(Lire le début du compte rendu du triangle BS-SP-PB)
Compte rendu de la diagonale Brest-Strasbourg
Diagonale Strasbourg-Perpignan
du 1 au 4 octobre 2010.
Même si j’ai très bien dormi j’ai tout de même entendu le déluge qui c’est abattu toute la nuit sur la ville…
Le petit déjeuner chez Jocelyne est, comme celui de la veille, bien copieux avec en plus un beau kouglof ! Jocelyne m’en donnera deux belles parts à emporter (je n’ai pas voulu tout prendre !).
Lorsque nous nous mettons en route la pluie a finalement cessée !

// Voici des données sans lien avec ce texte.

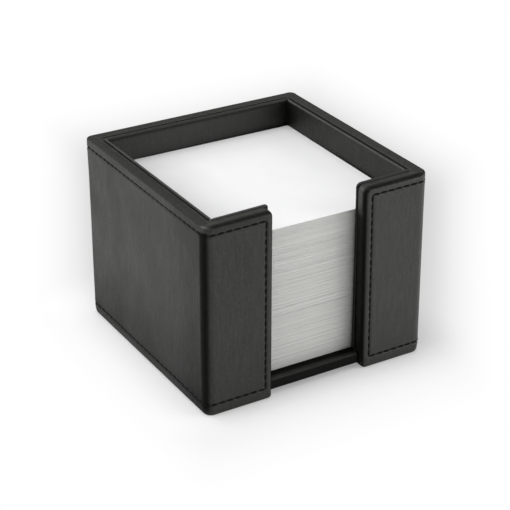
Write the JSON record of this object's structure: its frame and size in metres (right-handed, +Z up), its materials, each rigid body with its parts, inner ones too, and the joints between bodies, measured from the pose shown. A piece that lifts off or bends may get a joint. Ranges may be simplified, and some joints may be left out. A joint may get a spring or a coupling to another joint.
{
  "type": "memo pad holder",
  "caption": "Square black leather desk holder for loose note sheets, open at the top, with a full-height finger slot between two stitched front flaps.",
  "frame": {"origin": "centre of the underside, on the surface that the holder stands on", "axes": "+Z up, -Y towards the finger slot at the front, +X to the right seen from the front"},
  "size_m": [0.106, 0.106, 0.0854],
  "materials": {
    "band_leather": "black, fine grain, semi-matt",
    "lining_leather": "black, smooth, matt",
    "floor_leather": "black, smooth, semi-matt",
    "board": "grey-brown bookbinder's board",
    "card": "plain card",
    "felt": "black felt",
    "paper": "white, uncoated, cut edges"
  },
  "bodies": {
    "root": {"outer_band": "band_leather", "left_lining": "lining_leather", "right_lining": "lining_leather", "back_lining": "lining_leather", "left_flap_lining": "lining_leather", "right_flap_lining": "lining_leather", "floor_leather": "floor_leather", "base_felt": "felt", "note_stack": "paper", "left_wall_board": "board", "right_wall_board": "board", "back_wall_board": "board", "left_flap_board": "board", "right_flap_board": "board", "floor_board": "board", "left_lining_card": "card", "right_lining_card": "card", "back_lining_card": "card", "left_flap_lining_card": "card", "right_flap_lining_card": "card", "under_card": "card"}
  },
  "joints": []
}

Cette Diagonale est la plus courte du triangle. Elles fait d’ailleurs partie des deux Diagonales les plus courtes avec Hendaye-Menton : 940 Km officiellement.
Mon parcours est prévu pour 974 Km, ce qui ne change rien au délai de 78 heures soit 3 jours et 6 heures.
Cette fois je n’ai pas calculé mon heure de départ pour une arrivée avant minuit (cela m’aurait fait partir à 18 heures…) mais en trouvant un compromis m’accordant une deuxième nuit à Strasbourg suffisamment longue pour repartir bien reposé et me ménager un repos un peu plus long à Perpignan avant d’attaquer la troisième diagonale.
Ainsi en quittant Strasbourg à 8 heures il me faut atteindre Perpignan avant 14 heures (trois jours plus tard !).
Le temps de valider au commissariat et Jocelyne me guide pour sortir de la ville et me mettre dans la bonne direction.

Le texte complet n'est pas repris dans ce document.